Remember that you’ll need to change any basal rate two hours before it will have its intended effect. For instance, if you detect a pattern of going low at 2:00 a.m., then you’ll need to reduce your basal rate at midnight.

Whenever you go low, say below 70 mg/dl, for an extended time (greater than 20 minutes), you can expect a counter-regulatory jump in your BG. So, if a low happens when you’re fasting then it’s reasonable to conclude that you need to reduce your basal rate two hours before that low.

If your highs are not attributable to a reactive bounce from a low, then you could increase your basal rate two hours before you start to see that climb. (A CGM trace would make things easier, here but sufficient fingersticks can make this work.)

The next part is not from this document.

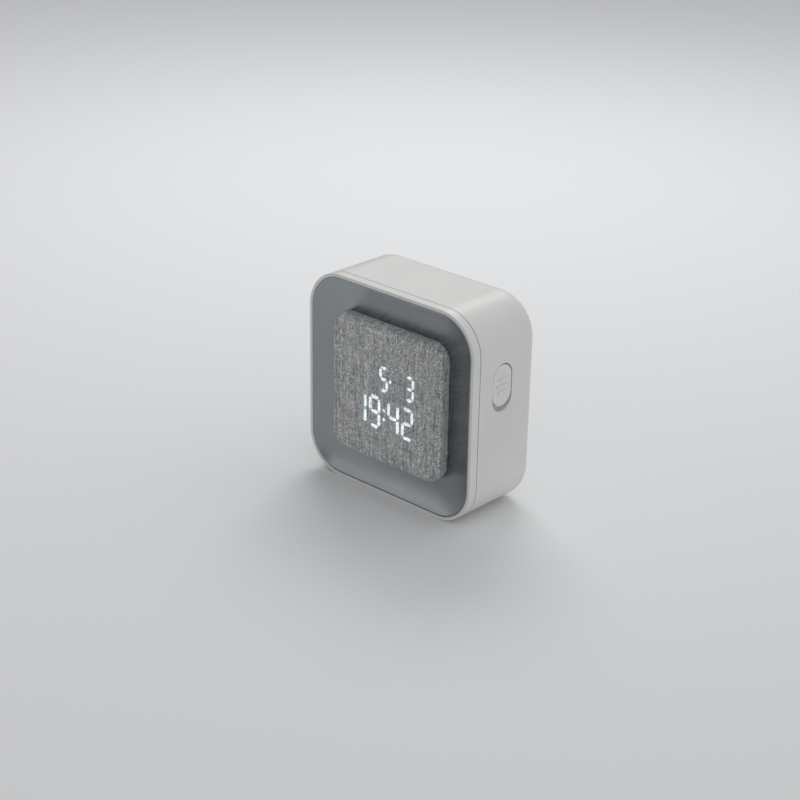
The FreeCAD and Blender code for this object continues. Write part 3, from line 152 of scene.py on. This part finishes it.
# A moulded, cast or painted surface: the colour drifts over the part, and a grain with a real
# size breaks up both the gloss and the relief.
DRIFT_SIZE = 28.0
FINE_DETAIL = 3.0
GRAIN_SHINIER = 0.05
GRAIN_DULLER = 0.07
GRAIN_STRENGTH = 0.4


def make_moulded(name, low_hex, high_hex, roughness, grain=0.35, depth=0.02, **settings):
    material, tree, shader = new_material(name, **settings)
    place = in_millimetres(tree)
    drift = spread(tree, noise(tree, place, DRIFT_SIZE, FINE_DETAIL), NOISE_LOW, NOISE_HIGH)
    tree.links.new(blend_colours(tree, drift, low_hex, high_hex), shader.inputs["Base Color"])
    speck = noise(tree, place, grain, FINE_DETAIL)
    shiny, dull = roughness - GRAIN_SHINIER, roughness + GRAIN_DULLER
    gloss = spread(tree, speck, NOISE_LOW, NOISE_HIGH, shiny, dull)
    tree.links.new(gloss, shader.inputs["Roughness"])
    set_height(tree, shader, speck, depth, GRAIN_STRENGTH)
    return material


# A metal surface with rolling or turning marks drawn out along one axis
MARK_SIZE = 0.2
MARK_LOW = 0.25
MARK_HIGH = 0.75
MARK_SHINIER = 0.08
MARK_DULLER = 0.12
MARK_DEPTH = 0.01
MARK_STRENGTH = 0.5
CLOUD_SIZE = 3.0


def make_metal(name, low_hex, high_hex, roughness, stretch):
    material, tree, shader = new_material(name, Metallic=1.0)
    marks = noise(tree, in_millimetres(tree, stretch), MARK_SIZE, FINE_DETAIL)
    cloud = noise(tree, in_millimetres(tree), CLOUD_SIZE, FINE_DETAIL)
    tree.links.new(blend_colours(tree, cloud, low_hex, high_hex), shader.inputs["Base Color"])
    shiny, dull = roughness - MARK_SHINIER, roughness + MARK_DULLER
    gloss = spread(tree, marks, MARK_LOW, MARK_HIGH, shiny, dull)
    tree.links.new(gloss, shader.inputs["Roughness"])
    set_height(tree, shader, marks, MARK_DEPTH, MARK_STRENGTH)
    return material


def dress(material, *nodes):
    for node in nodes:
        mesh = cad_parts[node].data
        mesh.materials.clear()
        mesh.materials.append(material)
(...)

I am not familiar with all the aspects of Ramadan but I understand that when the sun sets, a social celebratory meal is consumed. Are you eating more than usual for this meal? This may be the source of your overnight 300’s. Perhaps you could go out for a 45 minute walk after the evening meal. Exercise post-prandially, especially 1-2 hours post-bolus is a great way to knock down trending highs.

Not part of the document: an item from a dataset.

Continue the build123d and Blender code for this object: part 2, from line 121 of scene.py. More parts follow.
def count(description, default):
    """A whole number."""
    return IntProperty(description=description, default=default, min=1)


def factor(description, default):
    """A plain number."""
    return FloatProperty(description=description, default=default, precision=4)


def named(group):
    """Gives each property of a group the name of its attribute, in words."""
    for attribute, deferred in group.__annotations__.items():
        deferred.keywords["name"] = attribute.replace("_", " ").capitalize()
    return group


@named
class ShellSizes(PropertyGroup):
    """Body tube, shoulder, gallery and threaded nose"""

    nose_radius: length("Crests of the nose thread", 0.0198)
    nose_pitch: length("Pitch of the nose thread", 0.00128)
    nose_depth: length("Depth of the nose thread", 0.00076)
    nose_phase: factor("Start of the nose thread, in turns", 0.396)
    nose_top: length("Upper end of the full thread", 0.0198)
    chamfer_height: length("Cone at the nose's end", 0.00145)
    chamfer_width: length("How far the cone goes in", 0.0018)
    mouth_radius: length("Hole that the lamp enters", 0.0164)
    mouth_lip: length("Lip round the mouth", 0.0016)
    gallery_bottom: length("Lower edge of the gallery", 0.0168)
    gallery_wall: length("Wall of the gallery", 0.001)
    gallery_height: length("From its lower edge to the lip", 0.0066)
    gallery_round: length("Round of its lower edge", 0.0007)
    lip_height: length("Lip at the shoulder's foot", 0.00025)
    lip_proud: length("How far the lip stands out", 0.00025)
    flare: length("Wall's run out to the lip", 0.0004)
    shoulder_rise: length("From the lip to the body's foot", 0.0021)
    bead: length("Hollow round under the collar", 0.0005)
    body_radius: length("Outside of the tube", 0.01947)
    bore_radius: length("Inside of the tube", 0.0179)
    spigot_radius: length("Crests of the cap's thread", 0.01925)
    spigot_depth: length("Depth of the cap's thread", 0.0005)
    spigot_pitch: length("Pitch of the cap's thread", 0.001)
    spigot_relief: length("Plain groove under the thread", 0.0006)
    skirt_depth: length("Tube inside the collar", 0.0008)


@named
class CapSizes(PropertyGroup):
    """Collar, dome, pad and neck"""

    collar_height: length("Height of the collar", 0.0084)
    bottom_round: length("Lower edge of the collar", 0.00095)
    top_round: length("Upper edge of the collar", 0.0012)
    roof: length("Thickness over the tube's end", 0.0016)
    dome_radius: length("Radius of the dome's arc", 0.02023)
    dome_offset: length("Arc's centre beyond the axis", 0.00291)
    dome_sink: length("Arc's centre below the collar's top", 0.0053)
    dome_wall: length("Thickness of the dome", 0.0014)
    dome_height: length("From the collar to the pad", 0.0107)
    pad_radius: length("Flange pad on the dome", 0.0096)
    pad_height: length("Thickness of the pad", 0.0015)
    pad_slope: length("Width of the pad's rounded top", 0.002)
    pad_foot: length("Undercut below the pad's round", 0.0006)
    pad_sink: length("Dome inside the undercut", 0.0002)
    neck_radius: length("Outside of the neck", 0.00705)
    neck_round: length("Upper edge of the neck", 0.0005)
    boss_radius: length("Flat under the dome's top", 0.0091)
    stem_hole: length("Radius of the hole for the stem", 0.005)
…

As far as basal rates go, I always adjust in full tenth increments – in other words 0.4, 0.5, 0.6, not 0.55. There’s nothing magic about it but I find that for me, adjusting up from 0.4 to 0.5 is enough of an increment to make a difference. Adjusting in 0.05 or even 0.025 steps is much too slow and will try the patience of a saint!

In summary, keep a daily chart with basal and bolus insulin, fingerstick numbers, meals consumed, and exercise will help you to see some cause and effect relationships that you would not otherwise see just winging it. Make basal changes two hours before any desired BG change.

I think fasting is a great discipline. there must be something good about it since most of all the world’s great religions do it.

Good luck and be well!

Hi Anna,

I’m sorry you’ve been having such a hard time this year with Ramadan. Terry gave some good advice but I’d like to offer a slightly different perspective. You said that you did OK in the past when you were on MDI. Perhaps you could mimic that experience with your pump. If you cut your basal by 50% during Ramadan in the past, just cut your current basal by 50% and stop trying to fine tune every few hours. You’re probably constantly running a couple of hours behind the curve; at least your “stopped clock” might be right a couple times a day.

A couple of other thoughts - I assume you don’t drink water during your fast. If that is the case, dehydration may be giving you problems. Also you might consider eating normally for the rest of the day once you have a major high or low. If you try to eat just enough to keep yourself safe, you may not be able to get yourself stable and problems may just pile up making it hard to fast the next day.

I wish you luck with your fast. I’m sure that it’s not only a spiritual practice but also a way to be part of your community and not taking part even for a single day must feel like a loss.